Allen, who tracked the bill for her work under a consumer-protection grant program, said she’s heard varying figures for how much money was spent in 2007 by the payday loan industry.
“I know in prior years that a quarter of a million dollars was spent on lobbying efforts by the industry,” Allen said.
It didn’t end there. Between the bill’s passage and the company’s departure from New Mexico, Ambassador donated a total of $8,500 to state legislators and political-action committees. Those donations included $2,300 to House Speaker Ben Lujan and $600 to Sen. Richard Martinez.
Martinez said he doesn’t know a lot about Ambassador’s business other than what he’s heard during presentations before the Indian Affairs Committee, of which he is a member. Martinez said the company never lobbied him directly, and he didn’t solicit their donation.
“I don’t have a relationship with them other than the fact that they sent me a check,” Martinez said.

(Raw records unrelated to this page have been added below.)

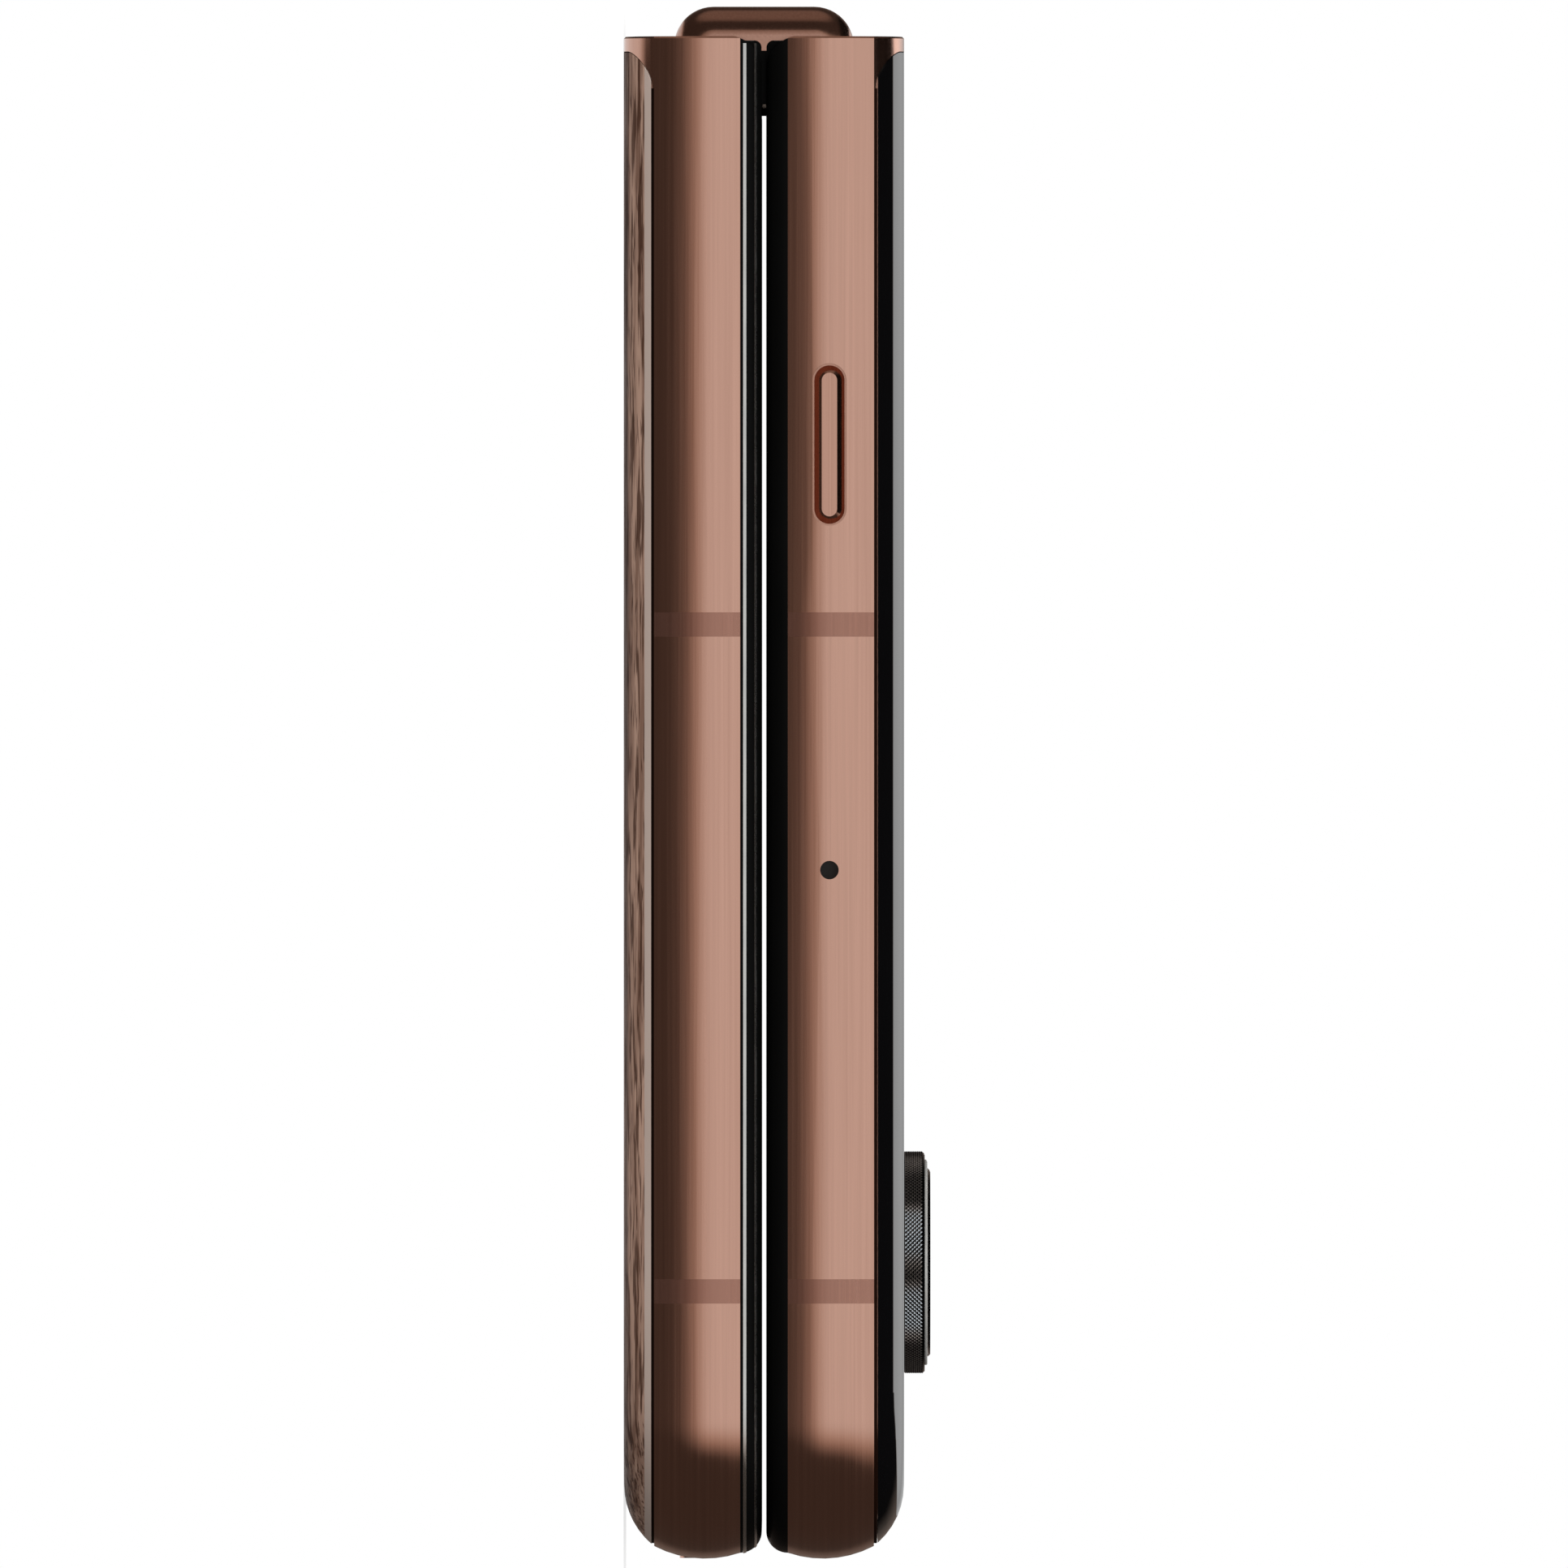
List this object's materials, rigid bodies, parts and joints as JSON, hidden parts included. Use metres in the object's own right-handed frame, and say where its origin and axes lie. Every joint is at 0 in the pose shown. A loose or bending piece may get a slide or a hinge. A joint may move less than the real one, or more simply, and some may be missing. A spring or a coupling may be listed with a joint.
{
  "type": "folding phone",
  "caption": "Clamshell folding phone, closed: wood-veneer back, black cover display with raised knurled camera rings, brushed bronze frame and a rounded hinge spine.",
  "frame": {"origin": "middle of the closed phone's footprint, on the back that it lies on", "axes": "+Z out of the cover display, +Y towards the hinge spine, +X towards the side with the power and volume keys"},
  "size_m": [0.0742, 0.0882, 0.0175],
  "materials": {
    "bronze_metal": "lengthwise brushed, brown anodised",
    "band_plastic": "moulded, a shade browner than the frame",
    "wood_skin": "open-grained walnut-like veneer, oiled",
    "shell_plastic": "pale taupe moulded edge",
    "adhesive": "dull black adhesive",
    "bezel_rubber": "satin black",
    "inner_display": "dark glossy display film",
    "battery": "black laminate pouch",
    "copper": "enamelled copper",
    "ferrite": "dark grey sheet",
    "steel": "stamped steel",
    "hinge_steel": "fine machined steel",
    "screw_steel": "dark plated steel",
    "spine_metal": "fine bead-blasted, brown anodised",
    "cap_plastic": "black moulded",
    "board": "solder-masked board",
    "module_plastic": "black moulded module",
    "black_glass": "polished black-backed glass",
    "ring_metal": "black anodised with a knurled side",
    "lens_glass": "coated lens window",
    "flash_plastic": "frosted diffuser",
    "key_metal": "polished brown anodised"
  },
  "bodies": {
    "base_half": {"base_frame": "bronze_metal", "base_antenna_inserts": "band_plastic", "back_cover_veneer": "wood_skin", "back_cover_carrier": "shell_plastic", "back_cover_seal": "adhesive", "base_bezel": "bezel_rubber", "base_display": "inner_display", "base_battery": "battery", "charging_coil": "copper", "coil_ferrite": "ferrite", "usb_socket": "steel", "usb_board": "board", "loudspeaker": "module_plastic", "vibration_motor": "steel", "base_microphone": "module_plastic", "base_wing_brackets": "hinge_steel", "base_sync_sectors": "hinge_steel", "base_screws": "screw_steel"},
    "sim_tray": {"sim_tray": "bronze_metal"},
    "spine": {"spine_cover": "spine_metal", "hinge_blocks": "hinge_steel", "hinge_screws": "screw_steel", "hinge_end_caps": "cap_plastic", "gear_pins": "screw_steel", "display_fold": "inner_display"},
    "sync_gear_base": {"sync_gear_base": "hinge_steel"},
    "sync_gear_cover": {"sync_gear_cover": "hinge_steel"},
    "cover_half": {"cover_frame": "bronze_metal", "cover_antenna_inserts": "band_plastic", "cover_glass": "black_glass", "cover_glass_seal": "adhesive", "outer_display": "inner_display", "lens_ring_main": "ring_metal", "lens_ring_wide": "ring_metal", "lens_glass_main": "lens_glass", "lens_glass_wide": "lens_glass", "camera_module_main": "module_plastic", "camera_module_wide": "module_plastic", "flash_lens": "flash_plastic", "cover_bezel": "bezel_rubber", "cover_display": "inner_display", "front_camera": "module_plastic", "main_board": "board", "board_shields": "steel", "cover_battery": "battery", "earpiece": "module_plastic", "cover_microphone": "module_plastic", "cover_wing_brackets": "hinge_steel", "cover_sync_sectors": "hinge_steel", "cover_screws": "screw_steel", "key_switches": "steel"},
    "assist_key": {"assist_key": "key_metal"},
    "power_key": {"power_key": "key_metal"},
    "volume_key": {"volume_key": "key_metal"}
  },
  "joints": [
    {"name": "base_hinge", "type": "hinge", "parent": "base_half", "child": "spine", "pos_m": [0, 0.0403, 0.0058], "axis": [-1, 0, 0], "range_deg": [0, 90]},
    {"name": "cover_hinge", "type": "hinge", "parent": "spine", "child": "cover_half", "pos_m": [0, 0.0403, 0.0101], "axis": [-1, 0, 0], "range_deg": [0, 90], "deforming": ["display_fold"]},
    {"name": "sync_gear_base_turn", "type": "hinge", "parent": "spine", "child": "sync_gear_base", "pos_m": [0, 0.04191, 0.00715], "axis": [-1, 0, 0], "range_deg": [0, 146.25]},
    {"name": "sync_gear_cover_turn", "type": "hinge", "parent": "spine", "child": "sync_gear_cover", "pos_m": [0, 0.04191, 0.00875], "axis": [-1, 0, 0], "range_deg": [-146.25, 0]},
    {"name": "tray_slide", "type": "slide", "parent": "base_half", "child": "sim_tray", "axis": [0, -1, 0], "range_m": [0, 0.021]},
    {"name": "assist_key_press", "type": "slide", "parent": "cover_half", "child": "assist_key", "axis": [1, 0, 0], "range_m": [0, 0.00025], "stiffness_N_per_m": 300},
    {"name": "power_key_press", "type": "slide", "parent": "cover_half", "child": "power_key", "axis": [-1, 0, 0], "range_m": [0, 0.00025], "stiffness_N_per_m": 300},
    {"name": "volume_key_press", "type": "slide", "parent": "cover_half", "child": "volume_key", "axis": [-1, 0, 0], "range_m": [0, 0.00025], "stiffness_N_per_m": 300}
  ],
  "couplings": [
    {"joint": "cover_hinge", "follows": "base_hinge", "ratio": 1},
    {"joint": "sync_gear_base_turn", "follows": "base_hinge", "ratio": 1.625},
    {"joint": "sync_gear_cover_turn", "follows": "base_hinge", "ratio": -1.625}
  ]
}
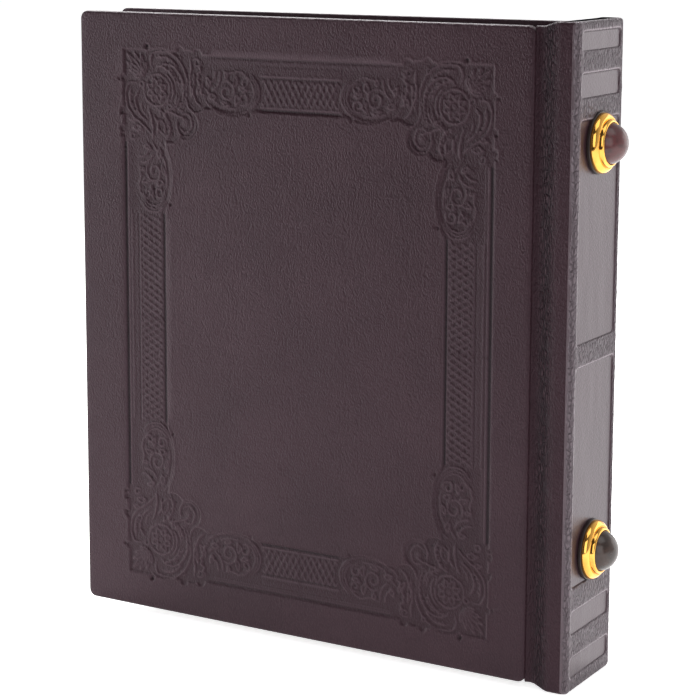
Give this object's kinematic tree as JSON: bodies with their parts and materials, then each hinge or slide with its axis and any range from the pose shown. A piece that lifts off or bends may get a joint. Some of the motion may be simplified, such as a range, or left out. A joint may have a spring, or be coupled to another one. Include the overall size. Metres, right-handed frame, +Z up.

Martinez said he isn’t opposed to the payday loan industry itself. He said he knows people who turn to payday loans because they have no other credit available to them. The industry probably needs to be regulated at some point, but a 36 percent cap on interest rates is too low, he said.
“I think it will kill the industry, and my intentions are not to kill the industry,” Martinez said. “We need to take care of our constituents, but by the same token I think that by killing the industry we’re not taking care of our constituents, because a lot of my constituents depend on these lending institutions.”
Allen said that’s common. In addition to lobbyists, the lenders would also bring customers to testify before legislative committees, she said. She said customers came partly because they were often compensated for their time — perhaps by a simple offer of a free dinner — but also because walk-in loan companies generate a lot of loyalty by focusing on customer service.
“Many of the payday loan customers that I spoke with talked about how positively they would feel when they went to a payday loan company, because they got what they needed, which is immediate cash,” Allen said. “Whereas at a bank, they knew that they would be treated in a way that would make them feel bad.”